Horacio Cifuentes

Personal information
- Full name: Horacio Cifuentes
- Nickname: El Chill
- Nationality: Argentine
- Born: 16 March 1998 (age 28) La Plata, Argentina

Sport
- Sport: Table tennis
- Club: Amiens Sport Tennis de Table (France)
- Playing style: Right-handed, shakehand grip
- Highest ranking: 66 (February 2020)
- Current ranking: 87 (21 September 2026)

Medal record
Men's table tennis
Representing Argentina
Pan American Games
| Silver medal – second place | 2019 Lima | Doubles |
| Silver medal – second place | 2019 Lima | Team |
| Bronze medal – third place | 2023 Santiago | Doubles |
| Bronze medal – third place | 2023 Santiago | Team |
Pan American Championship
| Gold medal – first place | 2019 Asunción | Doubles |
| Gold medal – first place | 2021 Lima | Doubles |
| Gold medal – first place | 2022 Santiago | Doubles |
| Gold medal – first place | 2024 San Salvador | Doubles |
| Gold medal – first place | 2025 Rock Hill | Team |
| Silver medal – second place | 2017 Cartagena de Indias | Team |
| Silver medal – second place | 2018 Santiago | Singles |
| Silver medal – second place | 2021 Lima | Mixed doubles |
| Silver medal – second place | 2023 Havana | Doubles |
| Bronze medal – third place | 2017 Cartagena de Indias | Singles |
| Bronze medal – third place | 2018 Santiago | Doubles |
| Bronze medal – third place | 2019 Asunción | Mixed doubles |
| Bronze medal – third place | 2021 Lima | Team |
| Bronze medal – third place | 2022 Santiago | Mixed doubles |
| Bronze medal – third place | 2022 Santiago | Team |
| Bronze medal – third place | 2024 San Salvador | Singles |
| Bronze medal – third place | 2025 Rock Hill | Singles |
| Bronze medal – third place | 2025 Rock Hill | Doubles |

= Horacio Cifuentes =

Argentine table tennis player

Horacio Cifuentes (born 16 March 1998) is an Argentine table tennis player. He represented Argentina at the 2020 Summer Olympics in Tokyo, competing in the men's singles event.

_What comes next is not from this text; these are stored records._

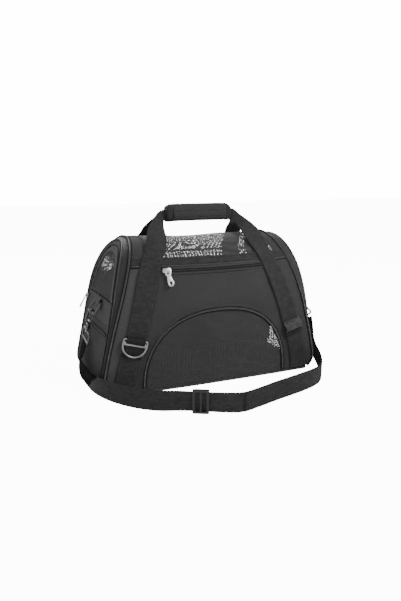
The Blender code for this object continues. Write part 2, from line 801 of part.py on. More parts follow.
def handle_leg(face, side):
    """One leg, from its foot on the wall to the middle of its half of the grip."""
    out = WEBBING_OUT + WEBBING_THICK / 2
    leg = []
    for x, z in HANDLE_LEG:
        drift = np.interp(z, HANDLE_DRIFT_Z, HANDLE_DRIFT[face, side])
        place = wall_place(face, side * x + drift, z, out)
        leg.append((place.at, place.out))
    for x, y, z, upward in HANDLE_RISE:
        drift = np.interp(z, HANDLE_DRIFT_Z, HANDLE_DRIFT[face, side])
        leg.append((np.array([side * x + drift, face * y, z]), (0, face, upward)))
    return leg


def build_handle(name, face):
    points, normals = handle_route(face)
    pinch = np.clip((points[:, 2] - FOLD_LOW) / (FOLD_HIGH - FOLD_LOW), 0, 1)
    widths = WEBBING_WIDTH + (GRIP_WEBBING - WEBBING_WIDTH) * pinch
    ribbon(f"{name}_handle", points, normals, widths, WEBBING_THICK, webbing())


def build_grip():
    """The padded wrap round both handles, and the flap that closes over its front."""
    xs = [GRIP_SHIFT + side * (GRIP_HALF - short) for side in (-1, 1) for short in GRIP_END_SHORT[::side]]
    drops = GRIP_END_DROP[::-1] + GRIP_END_DROP
    outer = rounded(GRIP_DEEP / 2, GRIP_TALL / 2, 0.009, 4)
    inner = rounded(GRIP_DEEP / 2 - GRIP_WALL - 0.0036, GRIP_TALL / 2 - GRIP_WALL, 0.0035, 4)
    vertices = []
    faces = []
    count = len(outer)
    for x, drop in zip(xs, drops):
        narrow = 1 - drop * GRIP_END_NARROW
        vertices += [(x, y * narrow, GRIP_Z + z - drop * max(z, 0) / (GRIP_TALL / 2)) for y, z in outer]
        vertices += [(x, y, GRIP_Z + z - drop * max(z, 0) / (GRIP_TALL / 2)) for y, z in inner]
    for i in range(len(xs) - 1):
        for ring in (0, count):
            for k in range(count):
                after = (k + 1) % count
                here = 2 * count * i + ring
                there = here + 2 * count
                faces.append((here + k, here + after, there + after, there + k))
    for start in (0, 2 * count * (len(xs) - 1)):
        for k in range(count):
            after = (k + 1) % count
            faces.append((start + k, start + after, start + count + after, start + count + k))
    make_object("grip_wrap", vertices, faces, webbing())
    top = GRIP_TALL / 2 - 0.004
    place = Place((GRIP_SHIFT, -GRIP_DEEP / 2, GRIP_Z + top), (1, 0, 0), (0, 0, 1))
    sketch = [(0.0, 0.0012), (-0.013, 0.0014), (-0.0235, 0.0010), (-0.0285, -0.0020)]
    sketch = smooth(sketch, 3)
    origin = place.point(0, 0, 0.0012)
    bar("grip_flap", place, sketch, GRIP_HALF - 0.012, 0.0014, webbing(), origin)


def hanging(place):
    """The same place with its up axis as near plumb as its across axis allows."""
    return Place(place.at, place.across, (0, 0, 1))


def build_ring_and_keeper(name, face):
    """A D-ring held by a folded tab on one leg, and a rolled webbing keeper on the other leg."""
    finish = webbing()
    foot = WEBBING_OUT + WEBBING_THICK
    place = wall_place(face, face * RING_TAB_X, RING_TAB_Z, foot)
    place = hanging(place.turned(-15))
    sketch = [(-0.0340, 0.0016), (-0.0200, 0.0019), (-0.0060, 0.0019), (-0.0022, 0.0019), (0.0016, 0.0024)]
    sketch += [(0.0036, 0.0046), (0.0028, 0.0069), (0.0004, 0.0079), (-0.0030, 0.0078)]
    bar(f"{name}_ring_tab", place, sketch, 0.0175, 0.0013, finish)
    out = 0.0047
    wire = [(-D_HALF, 0.0), (-0.010, 0.0), (0.0, 0.0), (0.010, 0.0), (D_HALF, 0.0)]
    loop = [place.point(a, u, out) for a, u in wire]
    drop = D_TALL - D_HALF
    loop.append(place.point(D_HALF + 0.0006, -drop * 0.5, out))
    for k in range(13):
        turn = -math.pi * k / 12
        loop.append(place.point((D_HALF + 0.0006) * math.cos(turn), -drop + D_HALF * math.sin(turn), out))
    loop.append(place.point(-D_HALF - 0.0006, -drop * 0.5, out))
    ring = tube(f"{name}_d_ring", loop, D_WIRE, steel(), closed=True, origin=place.point(0, 0, out))
    cross = rounded(D_HALF, 0.0022, 0.0008, 2)
    level = Place(place.point(0, -0.0080, 0), place.across, place.up)
    strip = slab(f"{name}_cross_bar", level, cross, out - 0.0009, out + 0.0009, steel())
    unite(ring, [strip])

    keeper = wall_place(face, -face * 0.1660, 0.0975, foot).turned(15)
    roll = [(-0.0175, 0.0011), (-0.0115, 0.0011), (-0.0080, 0.0030), (-0.0055, 0.0062), (0.0, 0.0078)]
    roll += [(0.0060, 0.0068), (0.0095, 0.0036), (0.0115, 0.0011), (0.0150, 0.0011)]
    bar(f"{name}_keeper", keeper, roll, 0.0200, 0.0014, finish)


# Shoulder strap.


def ring_foot(name, side):
    """The middle of the end ring's lower bar."""
    place = end_place(side, 0, RING_Z, 0.0027)
    tilt = math.radians(RING_TILT[name])
    return place.point(0, -RING_DROP * math.cos(tilt), RING_DROP * math.sin(tilt))


def build_end_ring(name, side):
    """The ring on the belt, its webbing tab and the snap hook that hangs from it."""
    place = end_place(side, 0, RING_Z)
    hump = [(0.0095, 0.0010), (0.0078, 0.0012), (0.0052, 0.0040), (0.0, 0.0058)]
    hump += [(-0.0052, 0.0040), (-0.0078, 0.0012), (-0.0110, 0.0010)]
    bar(f"{name}_ring_loop", place, hump, 0.0190, 0.0012, webbing())
    tilt = math.radians(RING_TILT[name])
    corner = 0.004
    path = []
    for a, u in rounded(RING_HALF, RING_DROP / 2, corner, 3):
        fall = u - RING_DROP / 2
        path.append(place.point(a, fall * math.cos(tilt), 0.0027 - fall * math.sin(tilt)))
    tube(f"{name}_end_ring", path, RING_WIRE, steel(), closed=True, sides=8)
    build_snap_hook(name, side)


def build_snap_hook(name, side):
    """A hook round the ring's lower bar, its sprung gate, and the eye that the strap ends in."""
    start = ring_foot(name, side)
    end = np.array(STRAP_ENDS[name])
    down = unit(end - start)
    reach = np.linalg.norm(end - start)
    out = unit(np.array([side, 0, 0]) - down * side * down[0])
    place = Place(start, np.cross(-down, out), -down)
    hook = [(0.0, -0.0290), (0.0, -0.0240), (0.0042, -0.0200), (0.0062, -0.0150), (0.0062, -0.0060)]
    hook += [(0.0050, 0.0016), (0.0, 0.0048), (-0.0046, 0.0026), (-0.0062, -0.0030)]
    turned = [place.point(0.0, u, a) for a, u in smooth(hook, 3)]
    body = tube(f"{name}_snap_hook", turned, 0.0021, steel())
    barrel = [place.point(0, u, 0) for u in (-0.0275, -0.0370)]
    unite(body, [tube(f"{name}_barrel", barrel, 0.0042, steel(), sides=12)])
    pivot = place.point(0, -0.0215, -0.0048)
    gate = [place.point(0, u, o) for u, o in ((-0.0215, -0.0048), (-0.0140, -0.0058), (-0.0060, -0.0062))]
    tube(f"{name}_hook_gate", gate, 0.0013, steel(), sides=6, origin=pivot)
    eye = []
    low = -reach + 0.0050
    high = -0.0385 - 0.0022
    tall = (high - low) / 2
    for a, u in rounded(0.0215, tall, 0.0035, 3):
        eye.append(place.point(a, u + (high + low) / 2, 0))
    tube(f"{name}_hook_eye", eye, 0.0020, steel(), closed=True)


def strap_path():
    points = smooth(STRAP_ROUTE, 3)
    outward = points * np.array([0.9, 1.3, 0.0])
    outward /= np.linalg.norm(outward, axis=1)[:, None]
    return points, outward


def build_strap():
    points, outward = strap_path()
    widths = np.full(len(points), STRAP_WIDTH)
    ribbon("shoulder_strap", points, outward, widths, STRAP_THICK, webbing())
    along = np.array(STRAP_ROUTE[12]) - np.array(STRAP_ROUTE[10])
    build_adjuster(Place(ADJUSTER, along, (0, 0, 1)))


def build_adjuster(place):
    """A three-bar slide: a rectangular frame round the strap with an outer middle bar."""
    frame = rounded(0.0145, 0.0214, 0.004, 3)
    outer = slab("strap_adjuster", place, frame, -0.0040, 0.0040, plastic(), 0.0006, place.at)
    slot = slab("adjuster_slot", place, rounded(0.0200, 0.0191, 0.001, 2), -0.0022, 0.0022, plastic())
    slot.hide_render = True
    slot.display_type = "WIRE"
    cut = outer.modifiers.new("Strap slot", "BOOLEAN")
    cut.operation = "DIFFERENCE"
    cut.object = slot


def main():
    for old in list(bpy.data.objects):
        bpy.data.objects.remove(old, do_unlink=True)
    build_front_panel()
    build_window()
    build_rear_panel()
    build_top()
    build_base()
    for name, side in SIDES.items():
        build_end(name, side)
        build_door_zip(name, side)
        build_end_ring(name, side)
    build_front_zip()
    build_pocket_zip()
    for name, face in FACES.items():
        build_handle(name, face)
    build_ring_and_keeper("front", FACES["front"])
    build_grip()
    build_strap()


main()
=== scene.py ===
import math
from functools import partial

import bmesh
import bpy
import numpy as np
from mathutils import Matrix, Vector, noise
from mathutils.bvhtree import BVHTree


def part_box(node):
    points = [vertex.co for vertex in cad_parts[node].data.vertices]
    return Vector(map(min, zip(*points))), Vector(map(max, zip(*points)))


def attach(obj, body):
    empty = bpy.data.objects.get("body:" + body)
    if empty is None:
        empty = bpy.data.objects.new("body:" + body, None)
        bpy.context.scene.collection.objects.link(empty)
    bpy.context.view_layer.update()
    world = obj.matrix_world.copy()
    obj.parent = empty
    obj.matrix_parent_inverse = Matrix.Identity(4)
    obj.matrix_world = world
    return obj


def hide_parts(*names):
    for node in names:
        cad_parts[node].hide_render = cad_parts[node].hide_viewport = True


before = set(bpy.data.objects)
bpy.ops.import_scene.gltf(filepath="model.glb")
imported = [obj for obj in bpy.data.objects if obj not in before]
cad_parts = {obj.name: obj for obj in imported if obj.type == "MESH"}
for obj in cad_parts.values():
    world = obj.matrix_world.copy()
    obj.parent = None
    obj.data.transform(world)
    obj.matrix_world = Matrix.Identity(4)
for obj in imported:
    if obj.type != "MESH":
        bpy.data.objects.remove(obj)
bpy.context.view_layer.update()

# The bag's driving dimensions, in metres, as in its CAD source.
LENGTH = 0.460
DEPTH = 0.205
HEIGHT = 0.283
WALL_TOP = 0.134
ARCH_POWER = 2.3
LEAN_LINEAR = 0.17
LEAN_SQUARE = 0.435
CORNER = 0.038
SEAM_Z = 0.236
FRONT_BULGE = 0.028
REAR_BULGE = 0.020
BASE_BULGE = 0.004
SKIRT_Z = 0.0062
REAR_NET_Z = 0.200
WINDOW_HALF = 0.149
WINDOW_TOP = 0.1515
WINDOW_POWER = 2.3
TOP_BAND = {"left": 0.0285, "right": 0.022}
END_INSET = 0.010
END_DROP = 0.005
END_STEP_LOW = 0.003
END_STEP_Z = (0.0, 0.060, 0.134, 0.160, 0.187, 0.214, 0.235, 0.262, 0.283)
END_STEP = {
    -1: (END_STEP_LOW, 0.0040, 0.0065, 0.0090, 0.0120, 0.0145, 0.0150, 0.0120, 0.0085),
    1: (END_STEP_LOW, 0.0045, 0.0105, 0.0135, 0.0170, 0.0210, 0.0235, 0.0240, 0.0240),
}
END_STEP_CURVE = {side: np.polyfit(END_STEP_Z, steps, 4) for side, steps in END_STEP.items()}
BORDER_WIDTH = 0.012
DOOR_BORDER = 0.010
BELT_LOW = 0.128
BELT_HIGH = 0.170
DOOR_LOW = 0.1715
GAP = 0.0005
PIPE_RADIUS = 0.0022
PIPE_SINK = -0.0012
SEAM_WIDTH = {"front": 0.0082, "rear": 0.0048}
WEBBING_WIDTH = 0.038
WEBBING_THICK = 0.0016
WEBBING_OUT = 0.0015
GRIP_SHIFT = 0.006
GRIP_HALF = 0.0705
GRIP_Z = 0.325
GRIP_TALL = 0.034
GRIP_DEEP = 0.024
GRIP_WEBBING = 0.018
GRIP_END_SHORT = (0.0, 0.004, 0.011, 0.020)
GRIP_END_DROP = (0.0080, 0.0040, 0.0008, 0.0)
GRIP_END_NARROW = 22
GRIP_SPREAD = 0.0026
RING_WIRE = 0.00175
RING_HALF = 0.0235
RING_DROP = 0.026
RING_Z = 0.161
RING_TILT = {"left": 24.0, "right": 20.0}
D_WIRE = 0.0015
D_HALF = 0.0216
D_TALL = 0.0315
RING_TAB_X = 0.1650
RING_TAB_Z = 0.107
ADJUSTER = (-0.0925, -0.2380, 0.0222)
STRAP_WIDTH = 0.037
STRAP_THICK = 0.0020
FRONT_ZIP_Z = 0.2275
FRONT_ZIP_HALF = 0.108
FRONT_SLIDER_X = -0.1005
DOOR_SLIDER_Z = 0.157
POCKET_ZIP_Z = 0.112
POCKET_ZIP_HALF = 0.076
POCKET_SLIDER_Y = 0.042
PULL_HINGE = 0.0055
FRONT_PULL_TILT = 12.0
DOOR_PULL_SWING = {"left": 18.0, "right": 0.0}
DOOR_PULL_SIZE = {"left": (0.029, 0.0042), "right": (0.022, 0.0035)}
CABIN_MIDDLE = np.array([0.0, 0.0, 0.10])
SIDES = {"left": -1, "right": 1}
FACES = {"front": -1, "rear": 1}

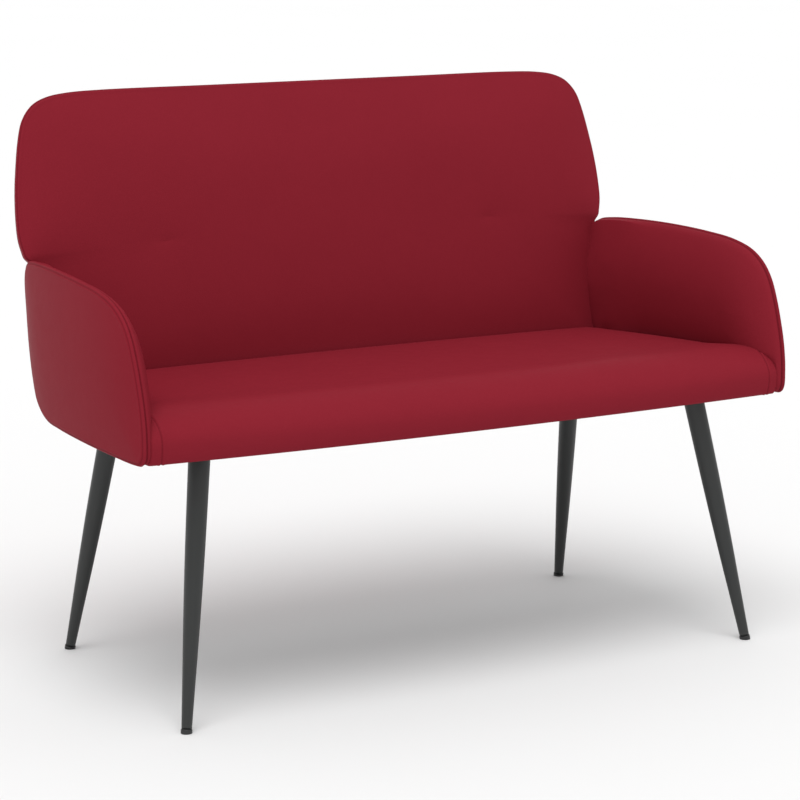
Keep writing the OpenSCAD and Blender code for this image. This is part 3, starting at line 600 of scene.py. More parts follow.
@dataclass(frozen=True)
class DustCloth:
    """Black spun-bonded cloth: a mat of crossing fibres with a grid of small bonded dots."""

    base: RGBA = (0.010, 0.010, 0.012, 1)
    fibre: RGBA = (0.040, 0.040, 0.044, 1)
    dots: float = 700.0
    grain: float = 0.00018

    def make(self) -> Material:
        """Builds the material: two stretched noises for the fibres, a product of sines for the dots.

        Returns:
            The material.
        """
        g = Graph("black_dust_cloth")
        place = g.place()
        strands = [g.noise(g.stretched(place, (260, 2600, 900), turn), 1.0) for turn in (0.6, -0.7)]
        x, y, _ = g.axes(place)
        dot = x.wave(self.dots) * y.wave(self.dots)
        mat = strands[0] * strands[1]
        surface = {"Base Color": g.blend(mat * 2.0, self.base, self.fibre), "Roughness": 0.85 + mat * 0.1}
        return g.finish(surface, mat * 2.0 - dot * dot * 0.6, self.grain)


@dataclass(frozen=True)
class Plywood:
    """Raw birch plywood: long grain on the faces and dark glue lines between the plies at the edges."""

    pale: RGBA = (0.60, 0.42, 0.24, 1)
    dark: RGBA = (0.42, 0.26, 0.13, 1)
    glue: RGBA = (0.16, 0.09, 0.04, 1)
    ply: float = 0.0015
    grain: float = 0.0003

    def make(self) -> Material:
        """Builds the material: noise stretched along X for the grain, a sharp wave across the plies.

        Returns:
            The material.
        """
        g = Graph("birch_plywood")
        place = g.place()
        fibres = g.noise(g.stretched(place, (5, 60, 60)), 1.0, 6.0, 0.62)
        line = (g.axes(place)[2].wave(math.pi / self.ply) ** 2.0) ** 12.0
        colour = g.blend(line * 0.35, g.blend(fibres, self.pale, self.dark), self.glue)
        return g.finish({"Base Color": colour, "Roughness": 0.62 + fibres * 0.15}, fibres, self.grain)


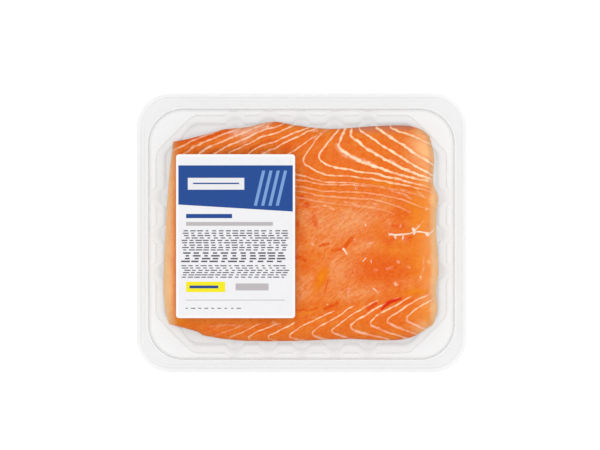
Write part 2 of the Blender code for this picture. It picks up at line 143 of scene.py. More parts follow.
# Fat lines: each turns at its vertex, from an upper leg to a lower leg that runs on to the tail.
LINE_STEP = 0.0008
DROOP_START = 0.036
DROOP_RUN = 0.030
BELLY_LINES = {
    "count": 14,
    "upper_reach": 0.050,
    "lower_reach": 0.110,
    "vertex": (
        (0, 0.0522, 0.0610), (1, 0.0435, 0.0604), (2, 0.0338, 0.0593), (3, 0.0286, 0.0558),
        (4, 0.0217, 0.0501), (5, 0.0105, 0.0437), (6, 0.0009, 0.0408), (7, -0.0118, 0.0397),
        (8, -0.0233, 0.0420), (9, -0.0325, 0.0420), (10, -0.0429, 0.0431), (14, -0.0768, 0.0431),
    ),
    "angles": (
        (0, 70, 70, 22, 22, 0), (1, 75, 75, 33, 32, 0), (2, 75, 75, 36, 29, 0), (3, 80, 80, 44, 20, 0),
        (4, 66, 66, 48, 9, 4), (5, 50, 54, 42, 3, 13), (6, 50, 56, 37, 2, 12), (7, 26, 48, 38, 1, 13),
        (8, 22, 44, 46, -4, 18), (9, 20, 42, 44, -5, 20), (10, 20, 38, 42, -5, 22),
        (14, 20, 36, 38, -6, 26),
    ),
    "lengths": (
        (0, 0.002, 0.02, 0.02), (3, 0.002, 0.02, 0.02), (5, 0.0035, 0.012, 0.012),
        (7, 0.004, 0.012, 0.018), (8, 0.004, 0.010, 0.024), (9, 0.004, 0.010, 0.034),
        (10, 0.004, 0.010, 0.045), (14, 0.006, 0.012, 0.09),
    ),
    "upper_strength": (0.65, 0.8, 0.9, 0.95, 0.95, 0.85, 0.75, 0.85, 0.85, 0.85, 0.85, 0.85, 0.8, 0.7, 0.6),
    "lower_strength": (0.85, 1.0, 1.0, 1.0, 1.0, 0.95, 0.75, 0.58, 0.48, 0.42, 0.38, 0.25, 0.1, 0.0, 0.0),
    "width": (1.1, 1.3, 1.15, 1.25, 1.35, 1.05, 0.85, 0.8, 0.75, 0.75, 0.75, 0.85, 0.9, 0.9, 0.9),
}
BACK_LINES = {
    "count": 13,
    "upper_reach": 0.036,
    "lower_reach": 0.022,
    "vertex": (
        (0, 0.0712, -0.0479), (1, 0.0608, -0.0496), (3, 0.0395, -0.0525), (6, 0.0067, -0.0588),
        (7, -0.0071, -0.0600), (12, -0.0642, -0.0628), (13, -0.0757, -0.0628),
    ),
    "angles": (
        (0, 30, 40, 34, 28, 0), (3, 26, 42, 33, 12, 0), (6, 30, 40, 24, 8, 0), (8, 22, 30, 16, 6, 0),
        (13, 20, 26, 14, 4, 0),
    ),
    "lengths": ((0, 0.002, 0.010, 0.010), (13, 0.002, 0.010, 0.010)),
    "upper_strength": (0.0, 0.75, 0.85, 0.8, 0.85, 0.8, 0.8, 0.85, 0.85, 0.8, 0.6, 0.3, 0.1, 0.0),
    "lower_strength": (0.0, 0.75, 0.7, 0.65, 0.65, 0.6, 0.55, 0.5, 0.4, 0.3, 0.2, 0.1, 0.0, 0.0),
    "width": (1.0, 1.0, 1.0, 1.0, 1.0, 0.9, 0.9, 0.85, 0.8, 0.8, 0.8, 0.8, 0.8, 0.8),
}

# How a fat line looks along its way, by its distance from its vertex.
TURN_BLEND = 0.003
LINE_FADE = 0.002
THICK_LINE = 4
THICK_RUN = (0.004, 0.018, 0.010)
THICK_EXTRA = 0.0003
NARROW_UPPER = 0.85
NARROW_COUNT = 8
UPPER_PINK = 0.3
BACK_WIDTH = 0.78
BACK_THICKENING = 0.62
BACK_PINK_BLEND = 0.002
BACK_THICK_RUN = (0.006, 0.010)
BACK_VERTEX_GAP = 0.35
BACK_VERTEX_REACH = 0.0012
# Where the belly's lines fade in the photograph: towards the middle, and at the tail cut.
CENTRE_FADE = (199, 26)
TAIL_LINE_FADE = (414, 16)
TAIL_LINE_FADE_BELOW = (176, 10)
PITCH_RANGE = (0.0015, 0.02)
LEAST_AREA = 1e-5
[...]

Cifuentes has been one of the leading players in Argentine table tennis during the 2010s and 2020s. He achieved a career-high ranking of world No. 66 in February 2020 in the International Table Tennis Federation (ITTF) rankings.

==Career==
Cifuentes began competing internationally as a junior representing Argentina. He gained prominence in continental competitions, winning multiple medals at the Pan American Table Tennis Championships and the Pan American Games.

At the 2019 Pan American Games in Lima, he won two silver medals in the men's doubles and men's team events. At the 2023 Pan American Games in Santiago, he added two bronze medals in doubles and team competitions.

Throughout his career, Cifuentes has frequently partnered with fellow Argentine player Gastón Alto in doubles events, achieving several continental titles. He has also played professionally in Europe, representing the Amiens Sport Tennis de Table.